Restate all of the data exactly.
+++ SOURCE DATA +++
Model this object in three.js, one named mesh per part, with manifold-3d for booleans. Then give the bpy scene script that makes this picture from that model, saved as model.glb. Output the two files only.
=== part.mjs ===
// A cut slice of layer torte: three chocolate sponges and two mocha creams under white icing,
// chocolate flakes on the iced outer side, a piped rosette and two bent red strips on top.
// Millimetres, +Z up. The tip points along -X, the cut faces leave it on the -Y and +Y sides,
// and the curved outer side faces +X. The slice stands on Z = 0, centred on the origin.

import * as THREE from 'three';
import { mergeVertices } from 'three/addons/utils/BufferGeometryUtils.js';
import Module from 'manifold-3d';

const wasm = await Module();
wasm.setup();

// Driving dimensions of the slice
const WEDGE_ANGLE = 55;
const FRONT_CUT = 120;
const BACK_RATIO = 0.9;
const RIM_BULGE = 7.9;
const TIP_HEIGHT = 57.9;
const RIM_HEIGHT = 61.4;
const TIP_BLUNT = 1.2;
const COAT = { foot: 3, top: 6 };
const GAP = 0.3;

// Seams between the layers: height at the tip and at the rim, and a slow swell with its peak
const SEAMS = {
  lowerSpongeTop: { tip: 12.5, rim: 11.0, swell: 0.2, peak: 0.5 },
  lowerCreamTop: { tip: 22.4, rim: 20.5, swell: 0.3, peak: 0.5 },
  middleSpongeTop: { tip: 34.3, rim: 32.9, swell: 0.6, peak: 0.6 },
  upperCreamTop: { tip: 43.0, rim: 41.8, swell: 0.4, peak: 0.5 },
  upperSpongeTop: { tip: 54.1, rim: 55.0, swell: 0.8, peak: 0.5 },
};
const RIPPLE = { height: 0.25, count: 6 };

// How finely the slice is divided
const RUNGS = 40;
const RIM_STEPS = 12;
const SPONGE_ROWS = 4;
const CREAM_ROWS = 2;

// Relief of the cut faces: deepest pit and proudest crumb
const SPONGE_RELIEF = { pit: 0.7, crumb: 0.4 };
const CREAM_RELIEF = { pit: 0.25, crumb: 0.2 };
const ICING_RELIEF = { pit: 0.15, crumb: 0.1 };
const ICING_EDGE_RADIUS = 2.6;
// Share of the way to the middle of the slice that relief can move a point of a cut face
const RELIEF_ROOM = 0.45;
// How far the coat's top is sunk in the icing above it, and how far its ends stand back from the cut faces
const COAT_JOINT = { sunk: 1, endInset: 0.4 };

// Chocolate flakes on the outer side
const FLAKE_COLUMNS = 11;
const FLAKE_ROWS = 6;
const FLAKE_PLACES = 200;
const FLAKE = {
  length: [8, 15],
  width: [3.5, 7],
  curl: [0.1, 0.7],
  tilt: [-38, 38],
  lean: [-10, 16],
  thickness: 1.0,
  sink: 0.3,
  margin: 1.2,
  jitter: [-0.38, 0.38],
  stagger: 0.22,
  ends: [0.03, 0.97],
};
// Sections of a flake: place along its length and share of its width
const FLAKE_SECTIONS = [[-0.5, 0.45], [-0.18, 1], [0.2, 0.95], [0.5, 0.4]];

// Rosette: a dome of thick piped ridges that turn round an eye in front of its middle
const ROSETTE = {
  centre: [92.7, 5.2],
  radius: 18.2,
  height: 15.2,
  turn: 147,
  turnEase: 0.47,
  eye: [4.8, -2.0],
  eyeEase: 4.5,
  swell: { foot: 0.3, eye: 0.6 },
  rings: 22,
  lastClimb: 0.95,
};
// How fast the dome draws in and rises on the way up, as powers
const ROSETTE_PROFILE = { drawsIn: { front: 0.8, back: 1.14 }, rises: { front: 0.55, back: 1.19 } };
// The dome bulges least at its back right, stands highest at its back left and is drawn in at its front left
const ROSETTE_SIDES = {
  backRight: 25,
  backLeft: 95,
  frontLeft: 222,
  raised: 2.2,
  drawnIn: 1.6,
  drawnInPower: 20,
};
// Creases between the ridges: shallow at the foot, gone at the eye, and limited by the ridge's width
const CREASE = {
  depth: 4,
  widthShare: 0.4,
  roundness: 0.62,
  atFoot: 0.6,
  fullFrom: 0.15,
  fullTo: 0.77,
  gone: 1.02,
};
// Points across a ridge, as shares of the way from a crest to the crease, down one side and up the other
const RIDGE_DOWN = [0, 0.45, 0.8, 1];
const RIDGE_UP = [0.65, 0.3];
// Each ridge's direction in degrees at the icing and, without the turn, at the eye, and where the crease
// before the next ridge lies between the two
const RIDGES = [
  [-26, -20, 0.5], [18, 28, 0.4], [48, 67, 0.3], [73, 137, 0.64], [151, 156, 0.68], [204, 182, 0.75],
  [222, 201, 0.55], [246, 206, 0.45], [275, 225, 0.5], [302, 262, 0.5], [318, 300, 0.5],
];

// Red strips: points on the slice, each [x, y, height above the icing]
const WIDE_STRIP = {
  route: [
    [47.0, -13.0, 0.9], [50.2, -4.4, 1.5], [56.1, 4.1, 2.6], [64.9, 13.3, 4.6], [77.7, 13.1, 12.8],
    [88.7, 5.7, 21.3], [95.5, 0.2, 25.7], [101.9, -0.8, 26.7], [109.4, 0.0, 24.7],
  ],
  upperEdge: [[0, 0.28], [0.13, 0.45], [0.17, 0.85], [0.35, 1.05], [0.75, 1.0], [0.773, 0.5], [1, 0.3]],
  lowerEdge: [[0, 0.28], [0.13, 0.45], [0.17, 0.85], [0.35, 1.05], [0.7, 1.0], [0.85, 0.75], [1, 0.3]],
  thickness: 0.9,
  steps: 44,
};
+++
## COMPLETED TASK:
Model this object in three.js, one named mesh per part, with manifold-3d for booleans. Then give the bpy scene script that makes this picture from that model, saved as model.glb. Output the two files only.
=== part.mjs ===
// A cut slice of layer torte: three chocolate sponges and two mocha creams under white icing,
// chocolate flakes on the iced outer side, a piped rosette and two bent red strips on top.
// Millimetres, +Z up. The tip points along -X, the cut faces leave it on the -Y and +Y sides,
// and the curved outer side faces +X. The slice stands on Z = 0, centred on the origin.

import * as THREE from 'three';
import { mergeVertices } from 'three/addons/utils/BufferGeometryUtils.js';
import Module from 'manifold-3d';

const wasm = await Module();
wasm.setup();

// Driving dimensions of the slice
const WEDGE_ANGLE = 55;
const FRONT_CUT = 120;
const BACK_RATIO = 0.9;
const RIM_BULGE = 7.9;
const TIP_HEIGHT = 57.9;
const RIM_HEIGHT = 61.4;
const TIP_BLUNT = 1.2;
const COAT = { foot: 3, top: 6 };
const GAP = 0.3;

// Seams between the layers: height at the tip and at the rim, and a slow swell with its peak
const SEAMS = {
  lowerSpongeTop: { tip: 12.5, rim: 11.0, swell: 0.2, peak: 0.5 },
  lowerCreamTop: { tip: 22.4, rim: 20.5, swell: 0.3, peak: 0.5 },
  middleSpongeTop: { tip: 34.3, rim: 32.9, swell: 0.6, peak: 0.6 },
  upperCreamTop: { tip: 43.0, rim: 41.8, swell: 0.4, peak: 0.5 },
  upperSpongeTop: { tip: 54.1, rim: 55.0, swell: 0.8, peak: 0.5 },
};
const RIPPLE = { height: 0.25, count: 6 };

// How finely the slice is divided
const RUNGS = 40;
const RIM_STEPS = 12;
const SPONGE_ROWS = 4;
const CREAM_ROWS = 2;

// Relief of the cut faces: deepest pit and proudest crumb
const SPONGE_RELIEF = { pit: 0.7, crumb: 0.4 };
const CREAM_RELIEF = { pit: 0.25, crumb: 0.2 };
const ICING_RELIEF = { pit: 0.15, crumb: 0.1 };
const ICING_EDGE_RADIUS = 2.6;
// Share of the way to the middle of the slice that relief can move a point of a cut face
const RELIEF_ROOM = 0.45;
// How far the coat's top is sunk in the icing above it, and how far its ends stand back from the cut faces
const COAT_JOINT = { sunk: 1, endInset: 0.4 };

// Chocolate flakes on the outer side
const FLAKE_COLUMNS = 11;
const FLAKE_ROWS = 6;
const FLAKE_PLACES = 200;
const FLAKE = {
  length: [8, 15],
  width: [3.5, 7],
  curl: [0.1, 0.7],
  tilt: [-38, 38],
  lean: [-10, 16],
  thickness: 1.0,
  sink: 0.3,
  margin: 1.2,
  jitter: [-0.38, 0.38],
  stagger: 0.22,
  ends: [0.03, 0.97],
};
// Sections of a flake: place along its length and share of its width
const FLAKE_SECTIONS = [[-0.5, 0.45], [-0.18, 1], [0.2, 0.95], [0.5, 0.4]];

// Rosette: a dome of thick piped ridges that turn round an eye in front of its middle
const ROSETTE = {
  centre: [92.7, 5.2],
  radius: 18.2,
  height: 15.2,
  turn: 147,
  turnEase: 0.47,
  eye: [4.8, -2.0],
  eyeEase: 4.5,
  swell: { foot: 0.3, eye: 0.6 },
  rings: 22,
  lastClimb: 0.95,
};
// How fast the dome draws in and rises on the way up, as powers
const ROSETTE_PROFILE = { drawsIn: { front: 0.8, back: 1.14 }, rises: { front: 0.55, back: 1.19 } };
// The dome bulges least at its back right, stands highest at its back left and is drawn in at its front left
const ROSETTE_SIDES = {
  backRight: 25,
  backLeft: 95,
  frontLeft: 222,
  raised: 2.2,
  drawnIn: 1.6,
  drawnInPower: 20,
};
// Creases between the ridges: shallow at the foot, gone at the eye, and limited by the ridge's width
const CREASE = {
  depth: 4,
  widthShare: 0.4,
  roundness: 0.62,
  atFoot: 0.6,
  fullFrom: 0.15,
  fullTo: 0.77,
  gone: 1.02,
};
// Points across a ridge, as shares of the way from a crest to the crease, down one side and up the other
const RIDGE_DOWN = [0, 0.45, 0.8, 1];
const RIDGE_UP = [0.65, 0.3];
// Each ridge's direction in degrees at the icing and, without the turn, at the eye, and where the crease
// before the next ridge lies between the two
const RIDGES = [
  [-26, -20, 0.5], [18, 28, 0.4], [48, 67, 0.3], [73, 137, 0.64], [151, 156, 0.68], [204, 182, 0.75],
  [222, 201, 0.55], [246, 206, 0.45], [275, 225, 0.5], [302, 262, 0.5], [318, 300, 0.5],
];

// Red strips: points on the slice, each [x, y, height above the icing]
const WIDE_STRIP = {
  route: [
    [47.0, -13.0, 0.9], [50.2, -4.4, 1.5], [56.1, 4.1, 2.6], [64.9, 13.3, 4.6], [77.7, 13.1, 12.8],
    [88.7, 5.7, 21.3], [95.5, 0.2, 25.7], [101.9, -0.8, 26.7], [109.4, 0.0, 24.7],
  ],
  upperEdge: [[0, 0.28], [0.13, 0.45], [0.17, 0.85], [0.35, 1.05], [0.75, 1.0], [0.773, 0.5], [1, 0.3]],
  lowerEdge: [[0, 0.28], [0.13, 0.45], [0.17, 0.85], [0.35, 1.05], [0.7, 1.0], [0.85, 0.75], [1, 0.3]],
  thickness: 0.9,
  steps: 44,
};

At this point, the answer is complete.